EXERCISE DESCRIPTION:
Set down exactly the lines from the one with "Recreate this object" to the one with "splash_height = 100.0", both included, and no line outside that range.

PROVIDED RECORDS:

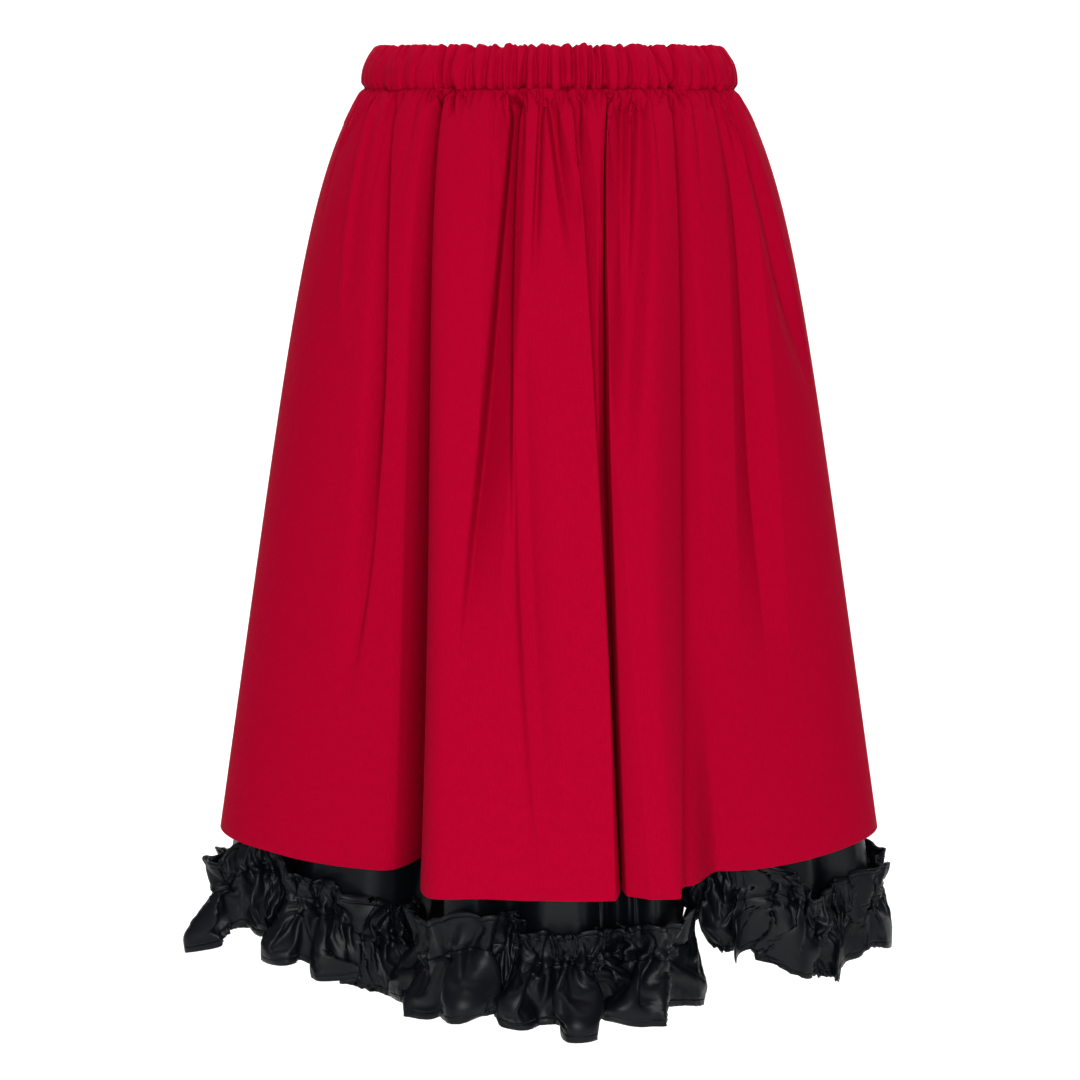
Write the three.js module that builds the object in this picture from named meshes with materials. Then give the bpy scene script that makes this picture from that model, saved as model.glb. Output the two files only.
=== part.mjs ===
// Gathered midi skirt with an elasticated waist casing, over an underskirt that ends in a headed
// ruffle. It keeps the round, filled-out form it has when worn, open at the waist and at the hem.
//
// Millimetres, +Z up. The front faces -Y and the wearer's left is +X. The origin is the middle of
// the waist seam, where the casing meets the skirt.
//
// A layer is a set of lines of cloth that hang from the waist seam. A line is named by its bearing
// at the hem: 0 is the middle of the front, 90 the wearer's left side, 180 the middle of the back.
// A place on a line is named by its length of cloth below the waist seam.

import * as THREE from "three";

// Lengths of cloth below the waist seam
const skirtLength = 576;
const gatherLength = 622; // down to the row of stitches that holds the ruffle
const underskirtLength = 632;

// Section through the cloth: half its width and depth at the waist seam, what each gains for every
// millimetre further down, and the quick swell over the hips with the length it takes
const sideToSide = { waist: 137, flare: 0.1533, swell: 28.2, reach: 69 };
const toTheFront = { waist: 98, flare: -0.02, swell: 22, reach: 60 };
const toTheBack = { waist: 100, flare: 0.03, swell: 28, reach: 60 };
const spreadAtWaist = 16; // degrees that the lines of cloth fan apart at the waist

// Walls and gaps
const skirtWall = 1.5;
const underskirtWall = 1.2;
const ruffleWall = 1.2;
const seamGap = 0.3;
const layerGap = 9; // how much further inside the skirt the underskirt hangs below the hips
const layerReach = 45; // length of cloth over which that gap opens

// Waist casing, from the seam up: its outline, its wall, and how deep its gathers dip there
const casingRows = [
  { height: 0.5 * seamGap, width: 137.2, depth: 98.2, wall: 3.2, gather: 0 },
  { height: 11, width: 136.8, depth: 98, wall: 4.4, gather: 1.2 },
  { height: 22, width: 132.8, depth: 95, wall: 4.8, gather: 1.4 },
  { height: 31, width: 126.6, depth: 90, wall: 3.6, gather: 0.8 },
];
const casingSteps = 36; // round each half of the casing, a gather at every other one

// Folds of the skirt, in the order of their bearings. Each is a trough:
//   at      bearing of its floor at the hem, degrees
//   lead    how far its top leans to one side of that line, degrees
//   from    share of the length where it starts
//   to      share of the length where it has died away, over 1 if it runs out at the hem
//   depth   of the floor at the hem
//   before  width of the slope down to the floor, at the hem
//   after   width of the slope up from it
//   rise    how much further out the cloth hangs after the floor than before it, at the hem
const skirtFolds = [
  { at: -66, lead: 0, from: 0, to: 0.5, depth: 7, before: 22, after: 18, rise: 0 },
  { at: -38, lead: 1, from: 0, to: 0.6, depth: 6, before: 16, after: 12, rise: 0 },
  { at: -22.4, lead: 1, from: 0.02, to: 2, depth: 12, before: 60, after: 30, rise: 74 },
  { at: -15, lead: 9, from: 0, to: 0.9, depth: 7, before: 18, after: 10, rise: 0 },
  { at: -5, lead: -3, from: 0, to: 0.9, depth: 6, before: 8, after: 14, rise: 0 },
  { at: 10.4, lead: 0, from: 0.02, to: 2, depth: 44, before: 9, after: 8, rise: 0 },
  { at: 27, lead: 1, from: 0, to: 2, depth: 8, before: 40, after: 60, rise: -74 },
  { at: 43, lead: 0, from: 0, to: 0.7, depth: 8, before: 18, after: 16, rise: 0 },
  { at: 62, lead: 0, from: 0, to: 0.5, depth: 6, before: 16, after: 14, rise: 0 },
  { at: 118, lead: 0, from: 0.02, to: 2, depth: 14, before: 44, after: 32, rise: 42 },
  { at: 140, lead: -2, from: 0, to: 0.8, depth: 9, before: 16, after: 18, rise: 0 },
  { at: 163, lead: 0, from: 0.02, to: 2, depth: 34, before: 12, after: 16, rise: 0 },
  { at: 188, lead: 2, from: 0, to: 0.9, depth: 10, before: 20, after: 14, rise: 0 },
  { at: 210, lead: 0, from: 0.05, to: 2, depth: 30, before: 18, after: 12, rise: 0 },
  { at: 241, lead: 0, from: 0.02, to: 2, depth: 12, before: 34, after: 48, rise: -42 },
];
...
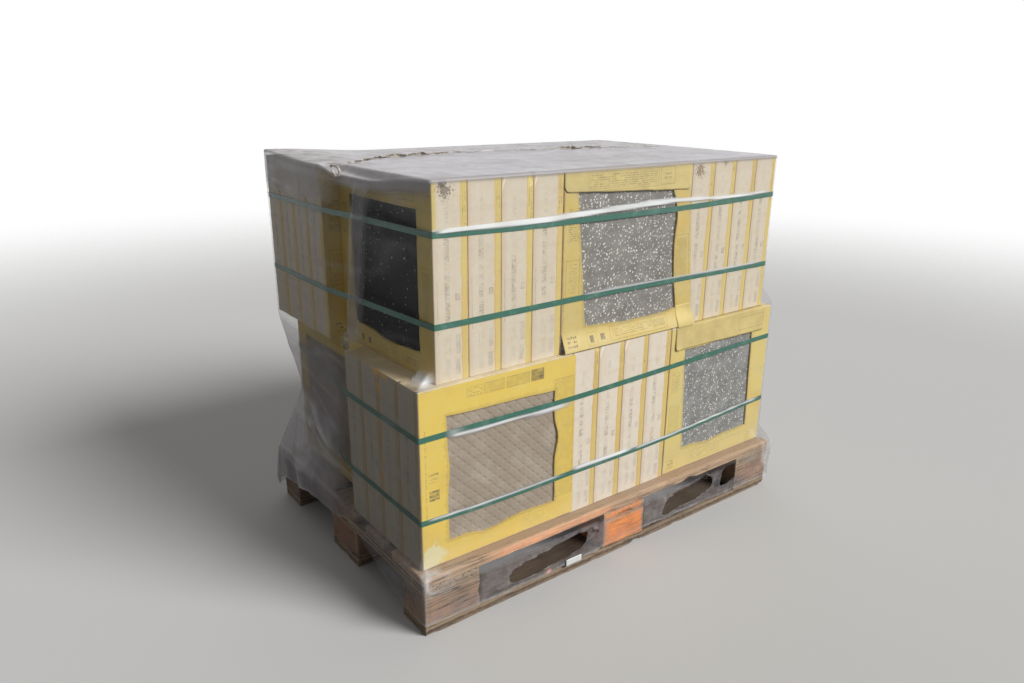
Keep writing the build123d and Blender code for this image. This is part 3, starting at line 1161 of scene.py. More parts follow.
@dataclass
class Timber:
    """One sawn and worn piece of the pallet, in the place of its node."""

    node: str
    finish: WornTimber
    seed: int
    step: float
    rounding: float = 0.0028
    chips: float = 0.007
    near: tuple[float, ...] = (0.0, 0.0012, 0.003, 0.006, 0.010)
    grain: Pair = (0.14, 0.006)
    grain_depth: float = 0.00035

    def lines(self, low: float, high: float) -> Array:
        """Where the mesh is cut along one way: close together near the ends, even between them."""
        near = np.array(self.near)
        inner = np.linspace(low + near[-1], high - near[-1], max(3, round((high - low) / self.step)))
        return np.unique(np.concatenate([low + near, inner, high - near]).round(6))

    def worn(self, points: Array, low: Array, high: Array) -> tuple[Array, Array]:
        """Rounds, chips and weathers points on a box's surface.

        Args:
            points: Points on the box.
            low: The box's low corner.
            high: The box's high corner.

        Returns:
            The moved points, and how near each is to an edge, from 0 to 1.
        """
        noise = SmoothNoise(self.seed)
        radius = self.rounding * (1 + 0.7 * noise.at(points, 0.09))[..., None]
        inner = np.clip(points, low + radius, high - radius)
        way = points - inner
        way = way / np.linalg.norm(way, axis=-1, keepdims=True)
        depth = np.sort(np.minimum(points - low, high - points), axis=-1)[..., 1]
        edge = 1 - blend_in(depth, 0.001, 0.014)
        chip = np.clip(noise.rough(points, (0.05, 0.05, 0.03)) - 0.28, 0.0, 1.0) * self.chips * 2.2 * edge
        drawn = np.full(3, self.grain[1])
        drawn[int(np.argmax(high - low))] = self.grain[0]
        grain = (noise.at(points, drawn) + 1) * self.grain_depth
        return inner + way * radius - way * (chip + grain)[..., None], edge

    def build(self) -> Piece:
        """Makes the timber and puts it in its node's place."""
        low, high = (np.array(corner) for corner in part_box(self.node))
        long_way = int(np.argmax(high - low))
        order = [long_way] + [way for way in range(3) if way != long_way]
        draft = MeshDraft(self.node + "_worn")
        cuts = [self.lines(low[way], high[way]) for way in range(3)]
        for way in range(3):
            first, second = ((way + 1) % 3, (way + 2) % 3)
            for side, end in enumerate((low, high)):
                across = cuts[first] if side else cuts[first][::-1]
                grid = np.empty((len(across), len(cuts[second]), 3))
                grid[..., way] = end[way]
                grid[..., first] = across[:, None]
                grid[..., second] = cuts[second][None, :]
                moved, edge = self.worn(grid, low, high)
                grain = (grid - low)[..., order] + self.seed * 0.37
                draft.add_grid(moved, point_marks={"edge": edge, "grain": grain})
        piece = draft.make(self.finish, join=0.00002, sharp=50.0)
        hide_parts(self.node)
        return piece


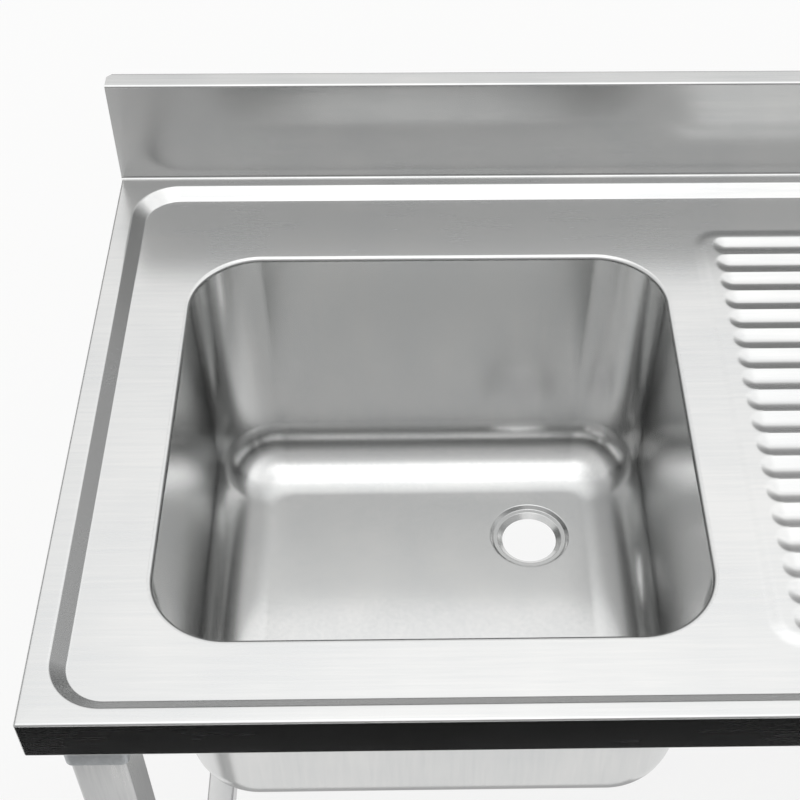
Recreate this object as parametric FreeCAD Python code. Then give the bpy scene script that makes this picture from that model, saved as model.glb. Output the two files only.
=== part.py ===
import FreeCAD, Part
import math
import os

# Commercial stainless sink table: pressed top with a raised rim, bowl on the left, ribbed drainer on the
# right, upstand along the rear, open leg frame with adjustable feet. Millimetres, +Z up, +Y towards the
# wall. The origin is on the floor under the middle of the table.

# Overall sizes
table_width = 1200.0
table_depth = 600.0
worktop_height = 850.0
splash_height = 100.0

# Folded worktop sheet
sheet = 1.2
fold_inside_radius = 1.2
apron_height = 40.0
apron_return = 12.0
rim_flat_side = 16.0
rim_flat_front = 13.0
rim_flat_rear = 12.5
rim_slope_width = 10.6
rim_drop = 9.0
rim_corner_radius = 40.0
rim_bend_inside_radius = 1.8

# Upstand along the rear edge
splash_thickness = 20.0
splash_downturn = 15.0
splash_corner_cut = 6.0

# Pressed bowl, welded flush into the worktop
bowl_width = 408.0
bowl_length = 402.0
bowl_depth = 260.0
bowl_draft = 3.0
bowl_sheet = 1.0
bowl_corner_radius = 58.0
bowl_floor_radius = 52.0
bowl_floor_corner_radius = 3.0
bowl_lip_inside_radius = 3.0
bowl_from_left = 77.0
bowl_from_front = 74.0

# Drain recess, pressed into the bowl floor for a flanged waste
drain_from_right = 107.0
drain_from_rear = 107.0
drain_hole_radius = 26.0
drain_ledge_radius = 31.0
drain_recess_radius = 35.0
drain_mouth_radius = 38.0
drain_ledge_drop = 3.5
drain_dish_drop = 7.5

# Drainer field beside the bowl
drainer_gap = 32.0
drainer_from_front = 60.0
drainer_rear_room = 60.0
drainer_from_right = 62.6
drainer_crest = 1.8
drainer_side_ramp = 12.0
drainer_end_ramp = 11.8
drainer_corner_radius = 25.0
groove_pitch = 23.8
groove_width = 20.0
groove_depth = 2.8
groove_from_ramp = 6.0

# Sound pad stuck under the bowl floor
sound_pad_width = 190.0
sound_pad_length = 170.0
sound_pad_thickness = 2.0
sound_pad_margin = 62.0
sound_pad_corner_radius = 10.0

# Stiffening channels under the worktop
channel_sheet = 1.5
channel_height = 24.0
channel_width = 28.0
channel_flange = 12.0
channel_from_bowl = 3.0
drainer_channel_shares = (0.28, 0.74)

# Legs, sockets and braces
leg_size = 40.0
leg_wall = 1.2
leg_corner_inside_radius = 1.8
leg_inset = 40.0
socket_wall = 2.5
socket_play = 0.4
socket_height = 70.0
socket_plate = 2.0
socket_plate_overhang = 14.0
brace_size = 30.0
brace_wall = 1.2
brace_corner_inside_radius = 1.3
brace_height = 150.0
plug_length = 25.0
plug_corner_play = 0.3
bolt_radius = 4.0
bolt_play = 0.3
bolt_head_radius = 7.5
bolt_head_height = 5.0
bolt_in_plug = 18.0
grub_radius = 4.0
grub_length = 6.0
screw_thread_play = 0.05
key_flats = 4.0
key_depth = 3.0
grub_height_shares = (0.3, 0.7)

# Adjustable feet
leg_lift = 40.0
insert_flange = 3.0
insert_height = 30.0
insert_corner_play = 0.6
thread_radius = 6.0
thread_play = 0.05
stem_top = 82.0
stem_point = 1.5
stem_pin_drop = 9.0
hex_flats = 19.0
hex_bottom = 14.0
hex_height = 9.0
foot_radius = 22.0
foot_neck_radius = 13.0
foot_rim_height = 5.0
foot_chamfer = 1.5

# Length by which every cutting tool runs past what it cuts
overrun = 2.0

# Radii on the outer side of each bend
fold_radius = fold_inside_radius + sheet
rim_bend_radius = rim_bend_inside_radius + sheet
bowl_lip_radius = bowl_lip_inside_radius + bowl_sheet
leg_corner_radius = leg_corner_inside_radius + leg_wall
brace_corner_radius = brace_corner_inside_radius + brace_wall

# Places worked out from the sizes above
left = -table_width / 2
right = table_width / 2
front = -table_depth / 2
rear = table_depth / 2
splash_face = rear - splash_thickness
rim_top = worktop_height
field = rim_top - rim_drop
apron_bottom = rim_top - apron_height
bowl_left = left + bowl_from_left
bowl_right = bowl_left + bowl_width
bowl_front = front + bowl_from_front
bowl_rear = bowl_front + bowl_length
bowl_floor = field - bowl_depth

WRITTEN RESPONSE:
Recreate this object as parametric FreeCAD Python code. Then give the bpy scene script that makes this picture from that model, saved as model.glb. Output the two files only.
=== part.py ===
import FreeCAD, Part
import math
import os

# Commercial stainless sink table: pressed top with a raised rim, bowl on the left, ribbed drainer on the
# right, upstand along the rear, open leg frame with adjustable feet. Millimetres, +Z up, +Y towards the
# wall. The origin is on the floor under the middle of the table.

# Overall sizes
table_width = 1200.0
table_depth = 600.0
worktop_height = 850.0
splash_height = 100.0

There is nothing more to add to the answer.